By: Amanda Sonneborn and Jules Levenson
Seyfarth Synopsis: Court excludes evidence of Social Security disability award issued after the final decision issued on plaintiff’s claim for plan disability benefits. The decision accentuates the importance of fighting to limit the evidence before a Court on review of a plan administrator’s decision.
Just like football is a game of inches, a recent case from the Northern District of Ohio reminds us that the outcome of a denial-of-benefits appeal can sometimes turn on quirks of timing. In Folds v. Liberty Life Assurance Co., the Plaintiff had successfully sought benefits for his Crohn’s disease under his own-occupation disability plan and had been receiving benefits for 10 months when Defendant questioned his continuing eligibility and ultimately determined that he was no longer eligible for benefits. No. 15-CV-00354, 2016 WL 5661615 (N.D. Ohio September 30, 2016).

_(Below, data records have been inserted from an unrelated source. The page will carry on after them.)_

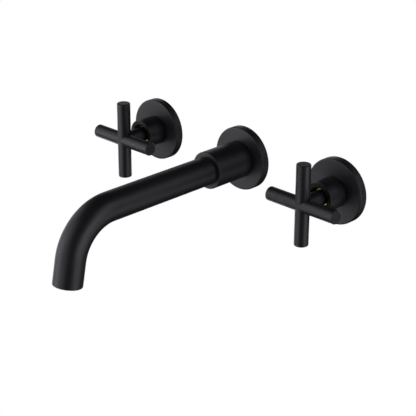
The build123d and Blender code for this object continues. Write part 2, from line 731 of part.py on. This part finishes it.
def make_spout_tube():
    """Tube bent down at its end, bored at the tip for the aerator. Returns the outlet's plane."""
    with BuildPart() as tube:
        with BuildLine() as path:
            straight = Line((0, -TUBE_SEAT_OUT - CLEAR, 0), (0, -TUBE_BEND_OUT, 0))
            with BuildLine(section(0)):
                bend = CenterArc((TUBE_BEND_OUT, -BEND_R), BEND_R, 90, -BEND_ANGLE)
            tip = Line(bend @ 1, bend @ 1 + (bend % 1) * TIP_LENGTH)
        with BuildSketch(front(0, TUBE_SEAT_OUT + CLEAR)):
            Circle(TUBE_R)
            Circle(TUBE_BORE_R, mode=Mode.SUBTRACT)
        sweep(path=path.line)
        outlet = Plane(origin=tip @ 1, x_dir=(1, 0, 0), z_dir=-(tip % 1))
        with BuildSketch(outlet):
            Circle(AERATOR_BORE_R)
        extrude(amount=AERATOR_BORE_DEPTH, mode=Mode.SUBTRACT)
        lip = tube.edges().filter_by(GeomType.CIRCLE).group_by(Axis(outlet.origin, outlet.z_dir))[0]
        fillet(lip.sort_by(SortBy.RADIUS)[-1], TIP_EDGE)
    write(tube.part, "spout_tube")
    return outlet


def make_aerator(outlet):
    """Housing screwed in the tip, with a honeycomb, a jet plate and a washer stacked in it."""
    face = outlet.offset(AERATOR_RECESS)
    inner_r = AERATOR_INNER_R - SLIDE_GAP
    with BuildPart() as housing:
        with BuildSketch(face):
            Circle(AERATOR_R)
            Circle(AERATOR_INNER_R, mode=Mode.SUBTRACT)
        extrude(amount=AERATOR_LENGTH)
        with BuildSketch(face):
            Circle(AERATOR_R - SLIDE_GAP)
            Circle(AERATOR_LIP_R, mode=Mode.SUBTRACT)
        extrude(amount=AERATOR_LIP)
        with BuildSketch(face):
            with PolarLocations(AERATOR_R, AERATOR_NOTCHES):
                Rectangle(*AERATOR_NOTCH)
        extrude(amount=AERATOR_NOTCH_DEPTH, mode=Mode.SUBTRACT)
    write(housing.part, "aerator_housing")

    with BuildPart() as honeycomb:
        with BuildSketch(face.offset(AERATOR_LIP)):
            Circle(inner_r)
            places = HexLocations((CELL_FLATS + CELL_WALL) / 2, 11, 11)
            with Locations(*[place for place in places if place.position.length < CELLS_R]):
                RegularPolygon(CELL_FLATS / 2, 6, major_radius=False, mode=Mode.SUBTRACT)
        extrude(amount=HONEYCOMB_DEPTH)
    write(honeycomb.part, "aerator_honeycomb")

    with BuildPart() as jet_plate:
        with BuildSketch(face.offset(JET_PLATE_START)):
            Circle(inner_r)
            for ring_r, jets in JET_RINGS:
                with PolarLocations(ring_r, jets):
                    Circle(JET_R, mode=Mode.SUBTRACT)
        extrude(amount=JET_PLATE_THICKNESS)
        with BuildSketch(face.offset(JET_PLATE_START)):
            Circle(inner_r)
            Circle(inner_r - JET_PLATE_THICKNESS, mode=Mode.SUBTRACT)
        extrude(amount=AERATOR_LENGTH - JET_PLATE_START)
    write(jet_plate.part, "aerator_jet_plate")

    with BuildPart() as washer:
        with BuildSketch(face.offset(AERATOR_LENGTH)):
            Circle(AERATOR_R - SLIDE_GAP)
            Circle(WASHER_BORE_R, mode=Mode.SUBTRACT)
        extrude(amount=AERATOR_BORE_DEPTH - AERATOR_RECESS - AERATOR_LENGTH)
    write(washer.part, "aerator_washer")


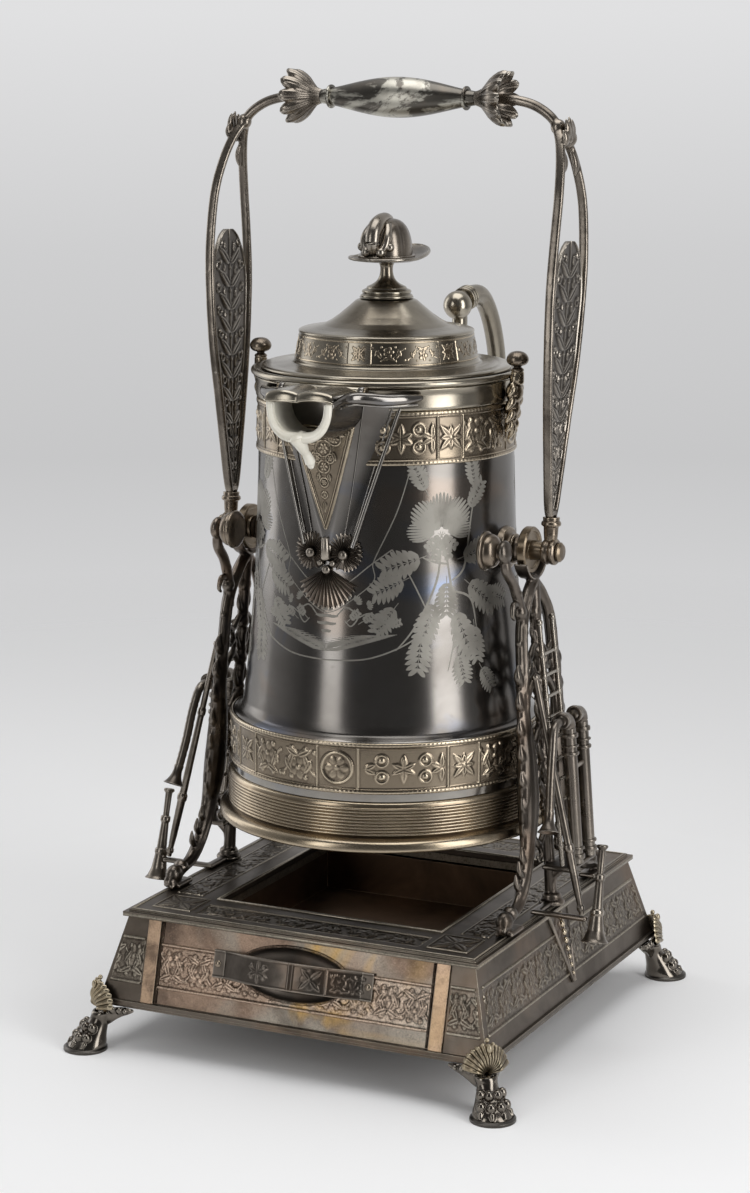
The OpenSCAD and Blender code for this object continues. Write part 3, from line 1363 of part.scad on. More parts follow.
function rod_path(side) = curve([
  [bail_x - 0.6, side * 2.8, ferrule_top + seat + 1.4, rod_r - 0.4, rod_r - 0.2],
  [bail_x - 0.4, side * 6, ferrule_top + 12, rod_r - 0.2, rod_r],
  [bail_x + 1.2, side * rod_spread * 0.62, bail_h * 0.3, rod_r, rod_r],
  [bail_x + 2.8, side * rod_spread * 0.87, bail_h * 0.43, rod_r, rod_r],
  [bail_x + 4, side * rod_spread, bail_h * 0.57, rod_r, rod_r],
  [bail_x + 4.8, side * rod_spread * 0.96, bail_h * 0.67, rod_r, rod_r],
  [bail_x + 4.8, side * rod_spread * 0.78, bail_h * 0.775, rod_r, rod_r],
  [bail_x + 2.8, side * rod_spread * 0.52, bail_h * 0.85, rod_r, rod_r],
  [bail_x - 0.6, side * rod_spread * 0.26, bail_h * 0.905, rod_r, rod_r],
  [bail_x - 5, side * 1.2, bail_h * 0.94, rod_r, rod_r]
], 2);

module bail_arm() {
  leaned() {
    for (side = [-1, 1]) sweep(rod_path(side), [1, 0, 0], 8);
    sweep(curve([
      [bail_x - 3.4, 0, bail_h * 0.932, rod_r + 0.3, rod_r + 0.3],
      [bail_x - 9.6, 0, bail_h * 0.962, rod_r + 0.2, rod_r],
      [bail_x - 20, 0, bail_h * 0.986, rod_r, rod_r], [bail_x - 33, 0, bail_h - 0.6, rod_r, rod_r],
      [flare_in + 9 + seat, 0, bail_h, rod_r, rod_r]
    ], 3), [0, 1, 0], 8);
    // a small bud of leaves where the rods meet
    for (k = [-1, 0, 1])
      turned([bail_x - 1, k * 3, bail_h * 0.895], [bail_x + 3 - abs(k), k * 6.4, bail_h * 0.955],
        [[0, 0], [2.2, 0], [3, 5], [2.4, 11], [0.6, 16], [0, 16]]);
    translate([bail_x - 5, 0, bail_h * 0.94]) sphere(r = 4.6, $fn = 24);
    // the foot that the ferrule takes
    hull() for (side = [-1, 1])
      translate([bail_x - 0.6, side * 2.2, ferrule_top + seat])
        cylinder(h = 4, r = rod_r - 0.4, $fn = 16);
  }
}
module bail_arm_right() { made_of(dark) bail_arm(); }
module bail_arm_left() { made_of(dark) mirror([1, 0, 0]) bail_arm(); }

module bail_hubs() {
  made_of(warm) both_sides() leaned() difference() {
    union() {
      translate([bail_x - hub_half, 0, 0]) rotate([0, 90, 0]) rotate_extrude($fn = 48) polygon([
        [0, 0], [hub_r - 1, 0], [hub_r, 1], [hub_r, 2 * hub_half - 1],
        [hub_r - 1, 2 * hub_half], [0, 2 * hub_half]
      ]);
      translate([bail_x - 0.4, 0, hub_r - 2])
        cylinder(h = ferrule_top - hub_r + 2, r1 = 3.8, r2 = 5.2, $fn = 32);
      translate([bail_x - 0.4, 0, ferrule_top - 5]) cylinder(h = 2.2, r = 5.9, $fn = 32);
    }
    translate([bail_x - 20, 0, 0]) rotate([0, 90, 0]) cylinder(h = 40, r = pin_r + fit, $fn = 48);
  }
}

// Almond panels of leaves, one between each pair of rods
// Room for a panel beside a rod, at a height above the hub
function rod_gap(h) = lookup(h, [
  [ferrule_top + 1.6, 2.8], [ferrule_top + 12, 6], [bail_h * 0.3, 0.62 * rod_spread],
  [bail_h * 0.43, 0.87 * rod_spread], [bail_h * 0.57, rod_spread],
  [bail_h * 0.67, 0.96 * rod_spread], [bail_h * 0.775, 0.78 * rod_spread]
]) - rod_r - slip;
// Half the panel's width at a share of its length: round at the top, pointed at the bottom
function leaf_edge(t) = min(
  leaf_half * sqrt(1 - pow(max(0, t - 0.78) / 0.2201, 2)),
  max(0.4, rod_gap(leaf_low + leaf_l * t))
);
module leaf_panels() {
  tilt = atan(5.2 / (bail_h * 0.5));
  n = 40;
  made_of(dark) both_sides() leaned()
    translate([bail_x - 0.8, 0, leaf_low]) rotate([0, tilt, 0]) rotate([90, 0, 90]) {
      linear_extrude(2, center = true) polygon(concat(
        [for (k = [0 : n]) [leaf_edge(k / n), leaf_l * k / n]],
        [for (k = [n : -1 : 0]) [-leaf_edge(k / n), leaf_l * k / n]]
      ));
      // a midrib with pairs of leaves
      linear_extrude(3.6, center = true) {
        strip([[0, 4, 1.8], [0, leaf_l * 0.5, 1.4], [0, leaf_l - 6, 0.8]]);
        for (k = [1 : 5], s = [-1, 1])
          let (v = leaf_l * (0.16 * k - 0.04), w = leaf_edge(0.16 * k + 0.02))
          strip([[0, v, 0.8], [s * w * 0.45, v + 7, 2.6], [s * w * 0.78, v + 18, 0.7]], 3);
      }
    }
}

// The turned grip
module grip() {
  half = flare_end - 22;
  made_of(silver) leaned() translate([-half, 0, bail_h]) rotate([0, 90, 0]) rotate_extrude($fn = 64)
    polygon(concat(
      [[0, 0], [4.2, 0]],
      [for (k = [0 : 20]) let (a = k / 20)
        [4.6 + (grip_r - 4.6) * pow(sin(180 * a), 1.3), lerp(2, 2 * half - 2, a)]],
      [[4.2, 2 * half], [0, 2 * half]]
    ));
}

// Fluted flares like open tulips, one on each end of the grip
function flare_ring(r, x, depth, n) = [
  for (k = [0 : n - 1])
    let (a = 360 * k / n, q = r * (1 - depth + depth * abs(cos(a * petals / 2))))
    [x, q * cos(a), q * sin(a)]
];
module grip_flares() {
  n = 4 * petals;
  low = flare_in;
  rows = [
    [4.4, low, 0], [4.8, low + 3, 0.02], [8, low + 7, 0.08], [flare_r * 0.82, low + 12, 0.14],
    [flare_r, low + 17, 0.18], [flare_r * 0.97, flare_end, 0.2], [flare_r * 0.86, flare_end - 1.2, 0.2],
    [flare_r * 0.7, low + 12.6, 0.12], [4, low + 9, 0]
  ];
  points = [for (r = rows) each flare_ring(r[0], r[1], r[2], n)];
  last = (len(rows) - 1) * n;
  made_of(dark) both_sides() leaned() translate([0, 0, bail_h])
    polyhedron(points = points, faces = concat(
      [[for (k = [n - 1 : -1 : 0]) k]],
      [[for (k = [0 : n - 1]) last + k]],
      [for (i = [0 : len(rows) - 2], k = [0 : n - 1])
        let (a = i * n + k, b = i * n + (k + 1) % n) [a, b, a + n]],
      [for (i = [0 : len(rows) - 2], k = [0 : n - 1])
        let (a = i * n + k, b = i * n + (k + 1) % n) [b, b + n, a + n]]
    ));
}

base_casing();
top_plate();
base_floor();
bottom_moulding();
drawer_runners();
front_strips();
side_drops();
foot_front_left();
foot_front_right();
foot_rear_left();
foot_rear_right();
foot_pads();
foot_screws();
drip_tray();
drawer_front();
finger_cup();
strap_pull();
pull_rivets();
upright_left();
upright_right();
bearing_left();
bearing_right();
trunnion_pins();
scroll_knobs();
ladder_left();
ladder_right();
pipes_left();
pipes_right();
trumpet_left();
trumpet_right();
nozzle_left();
nozzle_right();
upright_screws();
outer_body();
inner_liner();
body_bottom();
foot_ring();
lower_band();
upper_band();
rim_ring();
spout_casing();
spout_lining();
spout_palmettes();
trunnion_sockets();
rim_knobs();
rim_brackets();
back_handle();
lid_hinge_plate();
lid_hinge_pin();
flap_hinge_pin();
spout_flap();
lid_dome();
lid_collar();
helmet_finial();
bail_arm_left();
bail_arm_right();
bail_hubs();
leaf_panels();
grip();
grip_flares();
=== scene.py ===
# %% [markdown]
# # A tilting water pitcher on its stand
# The object is a silver-plated pitcher that swings between two cast uprights, over a square base with
# a drip drawer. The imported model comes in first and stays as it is. Every piece made here is drawn in
# the same frame, so it can ride on the solid that it dresses and follow it when a joint moves.

from math import asin, atan, copysign, cos, degrees as to_degrees, hypot, pi, radians, sin, sqrt

import bmesh
import bpy
import numpy as np
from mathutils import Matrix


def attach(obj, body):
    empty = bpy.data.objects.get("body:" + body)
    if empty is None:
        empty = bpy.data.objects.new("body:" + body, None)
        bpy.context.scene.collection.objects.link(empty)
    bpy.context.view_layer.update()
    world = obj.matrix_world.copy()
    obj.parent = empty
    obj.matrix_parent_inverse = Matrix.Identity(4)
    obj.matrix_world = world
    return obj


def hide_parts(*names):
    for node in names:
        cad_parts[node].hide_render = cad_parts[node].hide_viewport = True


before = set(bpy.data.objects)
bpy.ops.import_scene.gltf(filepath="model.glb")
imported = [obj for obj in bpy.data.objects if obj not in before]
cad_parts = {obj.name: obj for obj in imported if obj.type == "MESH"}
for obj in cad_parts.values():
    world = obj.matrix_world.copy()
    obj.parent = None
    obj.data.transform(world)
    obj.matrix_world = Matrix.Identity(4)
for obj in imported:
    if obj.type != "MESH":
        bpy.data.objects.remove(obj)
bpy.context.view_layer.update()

# %% [markdown]
# ## Drawing in millimetres
# A maker measures this object from the pitcher's own axis, in millimetres. The frame's origin lies
# under the middle of the whole, 12.2 mm in front of that axis. One function carries points over, so all
# the other cells can use plain millimetres about the axis, with the spout towards -Y.

# %% Points, nets and turned shapes
MM = 0.001
MIDDLE_Y = 12.2


def net(points, round_u=False, round_v=False, caps=False):
    """Quads over a grid of points, rows u by columns v."""
    points = np.asarray(points, float)
    rows, cols = points.shape[:2]
    faces = []
    for i in range(rows if round_u else rows - 1):
        for j in range(cols if round_v else cols - 1):
            k, m = (i + 1) % rows, (j + 1) % cols
            faces.append((i * cols + j, k * cols + j, k * cols + m, i * cols + m))
    if caps:
        faces.append(tuple(range(cols)))
        faces.append(tuple((rows - 1) * cols + j for j in range(cols - 1, -1, -1)))
    return points.reshape(-1, 3), faces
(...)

Plaintiff unsuccessfully then appealed twice, with his second appeal being decided only four days before the Social Security Administration awarded him benefits. Id. at *6. He then sued claiming that the denial of benefits was arbitrary and capricious, based in part on the failure to consider the SSA decision, as well as a host of other reasons, including failure to conduct an independent medical exam, reliance on Defendant’s own physicians’ file review, failure to consider a letter from Plaintiff’s primary care physician and failure to consider a vocational report.
In a significant victory for Defendant, the Court struck the SSA decision because it had been issued after the conclusion of the appeal process and was therefore not part of the administrative record. In light of this ruling, the Court refused to consider the SSA decision, which had been submitted by Plaintiff to “show how a neutral body would analyze the very same set of facts,” holding that that the decision was not properly before the Court. Id.
This case serves as a victory for plan administrators who often engage in heated battles with plaintiffs who seek to ever expand the scope of administrative records. The decision here can be used by administrators as strong support for the proposition that courts should only consider the evidence before the administrators at the time of decision when reviewing those administrator’s decisions.